Not long ago, the gay rights movement was a small group of people struggling to follow their dispositions within a larger heterosexual culture. Gays and lesbians were underdogs, vastly outnumbered and loosely organized, sometimes subject to discrimination and abuse. Their story was tragic, their suffering dramatized by AIDS and Rock Hudson, Brokeback Mountain and Matthew Shepard.
Today’s movement, however, looks nothing like that band of persecuted outcasts. The LGBT rights agenda—note the addition of “T”—has become a powerful, aggressive force in American society. Its advocates stand at the top of media, academia, the professions, and, most important, Big Business and Big Philanthropy. Consider the following case.
Jon Stryker is the grandson of Homer Stryker, an orthopedic surgeon who founded the Stryker Corporation. Based in Kalamazoo, Michigan, the Stryker Corporation sold $13.6 billion in surgical supplies and software in 2018. Jon, heir to the fortune, is gay. In 2000 he created the Arcus Foundation, a nonprofit serving the LGBT community, because of his own experience coming out as homosexual. Arcus has given more than $58.4 million to programs and organizations doing LGBT-related work between 2007 and 2010 alone, making it one of the largest LGBT funders in the world. Stryker gave more than $30 million to Arcus himself in that three-year period, through his stock in Stryker Medical Corporation….

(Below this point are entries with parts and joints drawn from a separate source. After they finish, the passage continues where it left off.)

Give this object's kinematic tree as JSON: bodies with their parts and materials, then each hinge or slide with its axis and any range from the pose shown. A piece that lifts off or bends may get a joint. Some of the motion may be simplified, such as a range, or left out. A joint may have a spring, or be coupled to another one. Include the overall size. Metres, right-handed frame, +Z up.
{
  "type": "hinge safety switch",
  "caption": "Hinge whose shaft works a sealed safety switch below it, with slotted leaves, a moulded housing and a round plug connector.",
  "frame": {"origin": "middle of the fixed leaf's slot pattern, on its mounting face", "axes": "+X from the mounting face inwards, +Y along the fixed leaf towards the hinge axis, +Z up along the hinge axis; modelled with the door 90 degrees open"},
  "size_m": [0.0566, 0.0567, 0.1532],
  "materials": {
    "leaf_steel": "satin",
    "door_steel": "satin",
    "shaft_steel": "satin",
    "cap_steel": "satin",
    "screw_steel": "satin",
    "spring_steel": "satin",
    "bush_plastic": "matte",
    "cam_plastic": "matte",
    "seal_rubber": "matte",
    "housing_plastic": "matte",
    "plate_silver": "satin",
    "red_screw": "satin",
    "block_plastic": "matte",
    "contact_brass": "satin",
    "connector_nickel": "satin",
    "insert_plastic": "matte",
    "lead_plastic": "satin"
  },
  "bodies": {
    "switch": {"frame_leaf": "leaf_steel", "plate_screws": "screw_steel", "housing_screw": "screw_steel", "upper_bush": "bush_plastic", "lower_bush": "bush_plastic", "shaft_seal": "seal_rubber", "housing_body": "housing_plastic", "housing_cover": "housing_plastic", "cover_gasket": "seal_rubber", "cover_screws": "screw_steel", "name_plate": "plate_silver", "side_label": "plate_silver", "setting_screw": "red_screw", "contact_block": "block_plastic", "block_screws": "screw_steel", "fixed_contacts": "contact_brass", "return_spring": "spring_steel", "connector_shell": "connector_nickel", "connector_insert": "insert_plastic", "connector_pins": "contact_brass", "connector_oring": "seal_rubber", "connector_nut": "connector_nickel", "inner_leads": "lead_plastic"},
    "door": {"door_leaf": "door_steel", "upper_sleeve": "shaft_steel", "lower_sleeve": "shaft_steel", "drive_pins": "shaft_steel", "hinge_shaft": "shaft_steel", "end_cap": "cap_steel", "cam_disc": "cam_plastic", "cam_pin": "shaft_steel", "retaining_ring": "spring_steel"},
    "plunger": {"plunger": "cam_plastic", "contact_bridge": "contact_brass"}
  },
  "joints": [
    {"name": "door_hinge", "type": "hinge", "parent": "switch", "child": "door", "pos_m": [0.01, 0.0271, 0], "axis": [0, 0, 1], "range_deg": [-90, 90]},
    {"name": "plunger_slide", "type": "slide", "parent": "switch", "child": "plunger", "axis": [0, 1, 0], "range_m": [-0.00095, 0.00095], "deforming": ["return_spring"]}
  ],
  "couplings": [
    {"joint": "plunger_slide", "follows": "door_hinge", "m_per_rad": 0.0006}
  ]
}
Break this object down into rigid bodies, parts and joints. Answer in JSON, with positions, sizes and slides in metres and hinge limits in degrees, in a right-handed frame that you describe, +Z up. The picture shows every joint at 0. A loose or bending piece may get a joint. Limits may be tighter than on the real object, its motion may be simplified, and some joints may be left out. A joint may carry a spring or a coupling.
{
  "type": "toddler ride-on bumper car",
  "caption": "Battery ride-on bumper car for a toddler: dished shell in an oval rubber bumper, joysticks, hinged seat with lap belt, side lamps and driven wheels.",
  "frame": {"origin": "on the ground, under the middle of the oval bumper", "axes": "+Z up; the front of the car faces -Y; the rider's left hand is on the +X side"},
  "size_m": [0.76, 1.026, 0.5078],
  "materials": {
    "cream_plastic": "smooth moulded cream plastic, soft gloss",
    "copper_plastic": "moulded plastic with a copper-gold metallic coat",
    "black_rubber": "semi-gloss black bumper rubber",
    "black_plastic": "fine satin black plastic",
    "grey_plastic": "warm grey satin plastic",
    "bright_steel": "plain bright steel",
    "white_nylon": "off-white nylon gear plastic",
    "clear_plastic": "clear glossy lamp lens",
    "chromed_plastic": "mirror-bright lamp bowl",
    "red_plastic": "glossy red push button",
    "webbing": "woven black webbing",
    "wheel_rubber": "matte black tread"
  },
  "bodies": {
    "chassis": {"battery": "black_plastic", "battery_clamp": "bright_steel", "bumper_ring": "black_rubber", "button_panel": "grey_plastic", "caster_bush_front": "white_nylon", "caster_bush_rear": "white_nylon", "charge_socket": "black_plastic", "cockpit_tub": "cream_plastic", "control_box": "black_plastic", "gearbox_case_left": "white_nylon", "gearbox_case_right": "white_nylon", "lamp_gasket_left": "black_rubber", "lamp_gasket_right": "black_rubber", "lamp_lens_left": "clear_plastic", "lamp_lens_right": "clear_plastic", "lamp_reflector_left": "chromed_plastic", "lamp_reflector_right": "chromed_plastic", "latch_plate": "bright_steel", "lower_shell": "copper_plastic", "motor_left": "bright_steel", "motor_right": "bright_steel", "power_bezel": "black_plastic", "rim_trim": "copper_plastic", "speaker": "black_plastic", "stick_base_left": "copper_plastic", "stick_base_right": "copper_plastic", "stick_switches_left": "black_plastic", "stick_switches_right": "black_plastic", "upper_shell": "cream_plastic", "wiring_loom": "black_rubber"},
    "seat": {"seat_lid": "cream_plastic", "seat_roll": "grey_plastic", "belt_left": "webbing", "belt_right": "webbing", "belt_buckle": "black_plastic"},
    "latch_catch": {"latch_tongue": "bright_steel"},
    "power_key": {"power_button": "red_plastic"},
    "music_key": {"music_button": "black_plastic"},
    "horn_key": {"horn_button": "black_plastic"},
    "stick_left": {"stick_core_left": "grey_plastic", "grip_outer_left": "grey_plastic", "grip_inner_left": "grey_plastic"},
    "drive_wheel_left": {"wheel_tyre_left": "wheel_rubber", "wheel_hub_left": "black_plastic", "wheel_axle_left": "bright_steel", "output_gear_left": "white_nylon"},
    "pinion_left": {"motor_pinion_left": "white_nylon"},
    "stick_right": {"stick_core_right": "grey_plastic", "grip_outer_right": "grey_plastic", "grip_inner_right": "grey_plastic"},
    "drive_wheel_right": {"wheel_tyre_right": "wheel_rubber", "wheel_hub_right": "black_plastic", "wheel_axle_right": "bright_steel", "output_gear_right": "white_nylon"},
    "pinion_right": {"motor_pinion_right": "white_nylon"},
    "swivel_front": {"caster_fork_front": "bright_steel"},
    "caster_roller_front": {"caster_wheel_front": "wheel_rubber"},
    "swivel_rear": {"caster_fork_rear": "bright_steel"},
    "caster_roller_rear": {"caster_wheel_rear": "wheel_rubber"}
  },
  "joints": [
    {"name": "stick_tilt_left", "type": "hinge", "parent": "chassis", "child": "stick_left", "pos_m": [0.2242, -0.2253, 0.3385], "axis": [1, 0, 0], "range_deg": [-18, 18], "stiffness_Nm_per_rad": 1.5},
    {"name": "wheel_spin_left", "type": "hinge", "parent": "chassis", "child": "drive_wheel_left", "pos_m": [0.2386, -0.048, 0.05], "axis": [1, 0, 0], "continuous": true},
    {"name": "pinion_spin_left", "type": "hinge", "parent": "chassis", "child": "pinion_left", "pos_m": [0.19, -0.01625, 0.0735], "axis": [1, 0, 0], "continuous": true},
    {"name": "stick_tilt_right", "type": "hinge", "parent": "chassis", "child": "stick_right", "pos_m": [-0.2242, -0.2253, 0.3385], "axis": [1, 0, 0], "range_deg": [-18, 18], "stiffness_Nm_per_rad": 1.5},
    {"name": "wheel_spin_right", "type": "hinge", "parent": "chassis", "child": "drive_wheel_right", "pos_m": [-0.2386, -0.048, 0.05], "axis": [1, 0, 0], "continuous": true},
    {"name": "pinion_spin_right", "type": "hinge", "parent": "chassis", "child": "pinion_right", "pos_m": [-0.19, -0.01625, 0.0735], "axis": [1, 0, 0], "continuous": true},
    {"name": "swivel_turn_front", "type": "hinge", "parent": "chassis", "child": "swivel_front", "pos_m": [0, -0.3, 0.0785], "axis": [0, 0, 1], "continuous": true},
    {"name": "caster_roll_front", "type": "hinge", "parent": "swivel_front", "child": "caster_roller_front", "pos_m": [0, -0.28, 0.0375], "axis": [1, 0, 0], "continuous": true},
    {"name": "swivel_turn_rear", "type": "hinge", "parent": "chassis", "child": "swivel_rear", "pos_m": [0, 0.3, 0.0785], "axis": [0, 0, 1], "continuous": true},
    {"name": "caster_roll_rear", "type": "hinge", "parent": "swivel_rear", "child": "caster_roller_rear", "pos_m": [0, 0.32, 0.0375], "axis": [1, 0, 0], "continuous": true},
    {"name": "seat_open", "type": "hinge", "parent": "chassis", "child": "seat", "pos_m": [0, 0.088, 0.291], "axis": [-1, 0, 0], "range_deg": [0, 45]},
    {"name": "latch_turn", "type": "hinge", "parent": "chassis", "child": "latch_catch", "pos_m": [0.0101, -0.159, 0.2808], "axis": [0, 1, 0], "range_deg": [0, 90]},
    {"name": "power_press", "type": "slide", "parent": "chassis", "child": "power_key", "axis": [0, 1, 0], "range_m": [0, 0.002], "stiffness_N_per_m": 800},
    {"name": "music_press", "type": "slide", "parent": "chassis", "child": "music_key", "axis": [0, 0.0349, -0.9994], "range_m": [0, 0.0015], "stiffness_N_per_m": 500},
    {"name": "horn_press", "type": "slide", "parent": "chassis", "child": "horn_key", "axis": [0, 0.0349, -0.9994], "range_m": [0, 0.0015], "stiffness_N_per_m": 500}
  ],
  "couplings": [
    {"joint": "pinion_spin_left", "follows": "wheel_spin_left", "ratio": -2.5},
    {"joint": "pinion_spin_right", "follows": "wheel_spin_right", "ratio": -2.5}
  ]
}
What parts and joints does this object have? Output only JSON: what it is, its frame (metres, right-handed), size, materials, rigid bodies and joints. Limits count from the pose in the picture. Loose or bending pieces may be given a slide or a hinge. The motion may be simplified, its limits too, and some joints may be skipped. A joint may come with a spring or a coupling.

Pat Stryker, another sister to Jon, has worked closely with gay male Tim Gill. Gill operates one of the largest LGBT nonprofits in America and has been close to the Stryker family since Jon created Arcus. In 1999, Tim Gill sold his stakes to Quark, his computer software company, and went to work running the Gill Foundation in Colorado. Working closely with Pat Stryker and two other wealthy philanthropists, who together became known as the four horsemen due to their ruthless political strategies, they set out to change Colorado, a red state, to blue. They proceeded to pour half a billion dollars into small groups advocating LGBT agendas. Gill noted in his opening introduction for Jon Stryker at the 2015 GLSEN Respect Awards that, since knowing each other, he and Jon have “plotted, schemed, hiked and skied together,” while also “punishing the wicked and rewarding the good.”